Offtopic: for a beginner all-round programmer I find ADBC very usefull for (small) projects like this one. A newer better solution to ADBC is recommended (by UVSAR) XFA (Life Cycle if I understand correctly) or SOAP but both are in my perseption a bigger bone to deal with. ADBC is pretty easy to use and does what I want it to do.
thomp
Expert
Registered: Feb 15 2006
Posts: 4411
Have you looked at the information in the ColumInfo. It's entirely possible that the data is not being delivered as a string. That it's in a format that could be reinterpreted or that it's Hex encoded data in a string. When Hex encoded data is displayed as a string it can often be interpreted as Chineese, or other odd characters.

Otherwise you're getting into some iffy territory here. It may be possible to reinterpret the data returned from ADBC by converting the strings into a stream object, and then examining the characters. But I don't know. If the data is delivered as a string there is probably some translation being done on the data before it arrives.

Thom Parker
The source for PDF Scripting Info
www.pdfscripting.com
Very Important - How to Debug Your Script

fixmedia
Registered: Nov 15 2010
Posts: 17
Accepted Answer
@thomp: I checked the typeName which returned 'varchar' so I thought it had to be a strange characterset problem and indeed it was.
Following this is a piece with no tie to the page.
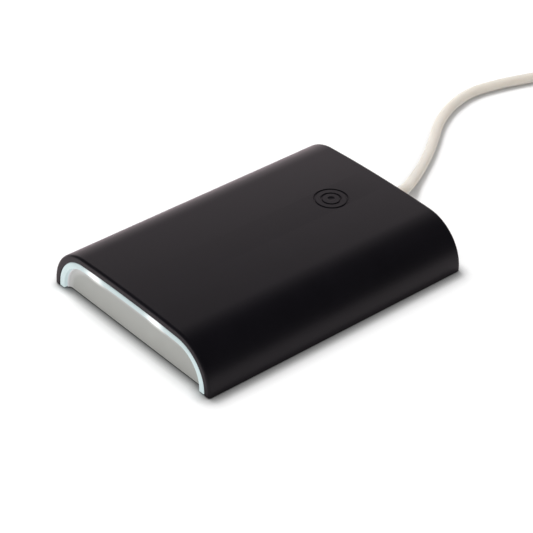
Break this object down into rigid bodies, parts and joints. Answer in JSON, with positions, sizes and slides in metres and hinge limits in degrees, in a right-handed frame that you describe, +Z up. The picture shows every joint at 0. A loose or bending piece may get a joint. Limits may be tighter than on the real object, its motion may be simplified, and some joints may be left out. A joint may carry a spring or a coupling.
{
  "type": "contactless smart card reader",
  "caption": "Desktop contactless smart card reader: an arched housing over a tray, with a lit front ring and a USB cable at the rear.",
  "frame": {"origin": "on the surface that the feet stand on, under the middle of the housing", "axes": "+X to the right seen from the lit end, +Y along the housing towards the cable end, +Z up"},
  "size_m": [0.0868, 0.2611, 0.0178],
  "materials": {
    "cover_black": "fine satin texture",
    "tray_grey": "satin moulded",
    "guide_clear": "frosted clear plastic, lit from behind",
    "cable_beige": "soft satin jacket",
    "board_green": "glossy solder mask",
    "copper": "bare copper",
    "chip_black": "matte moulded case",
    "can_metal": "satin nickel",
    "lamp_white": "clear lens in a white case",
    "ceramic_tan": "fired ceramic with tinned ends",
    "socket_cream": "moulded nylon",
    "wire_red": "smooth insulation",
    "wire_white": "smooth insulation",
    "wire_green": "smooth insulation",
    "wire_black": "smooth insulation",
    "screw_steel": "zinc plated",
    "foot_rubber": "matte rubber",
    "strap_black": "woven hook and loop strap",
    "plug_metal": "nickel plated sheet",
    "tongue_white": "moulded thermoplastic",
    "contact_gold": "gold plated"
  },
  "bodies": {
    "root": {"top_cover": "cover_black", "base_tray": "tray_grey", "light_guide": "guide_clear", "circuit_board": "board_green", "antenna_loop": "copper", "rf_chip": "chip_black", "controller_chip": "chip_black", "rf_crystal": "can_metal", "usb_crystal": "can_metal", "voltage_regulator": "chip_black", "led_left": "lamp_white", "led_right": "lamp_white", "capacitors": "ceramic_tan", "resistors": "chip_black", "inductors": "chip_black", "cable_header": "socket_cream", "header_plug": "socket_cream", "wire_red": "wire_red", "wire_white": "wire_white", "wire_green": "wire_green", "wire_black": "wire_black", "cable_strain_relief": "cable_beige", "housing_screws": "screw_steel", "board_screws": "screw_steel", "foot_front_left": "foot_rubber", "foot_front_right": "foot_rubber", "foot_rear_left": "foot_rubber", "foot_rear_right": "foot_rubber", "usb_cable": "cable_beige", "usb_cable_coil": "cable_beige", "usb_cable_tail": "cable_beige", "coil_tie": "strap_black", "usb_plug_body": "cable_beige", "usb_plug_shell": "plug_metal", "usb_plug_tongue": "tongue_white", "usb_plug_contacts": "contact_gold"}
  },
  "joints": []
}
I still haven't a clue why it still only works with the latin1_swedish_ci collation but for now it works.

The query which saved me for the moment:
SELECT (SELECT CONVERT(table_name USING latin1)) AS aanmaak_volgorde FROM INFORMATION_SCHEMA.TABLES WHERE table_schema='target-database' ORDER BY create_time DESC

This returns me a list which is properly shown in my Acrobat 9 Pro form. What I said, still clueless why in that particular characterset. I tested in a complete configured UTF8 Unicode enviroment but still didn't work unless it's particularly in latin1(_swedish_ci).

Hope to find the real reason why this occurs. Thanks for now.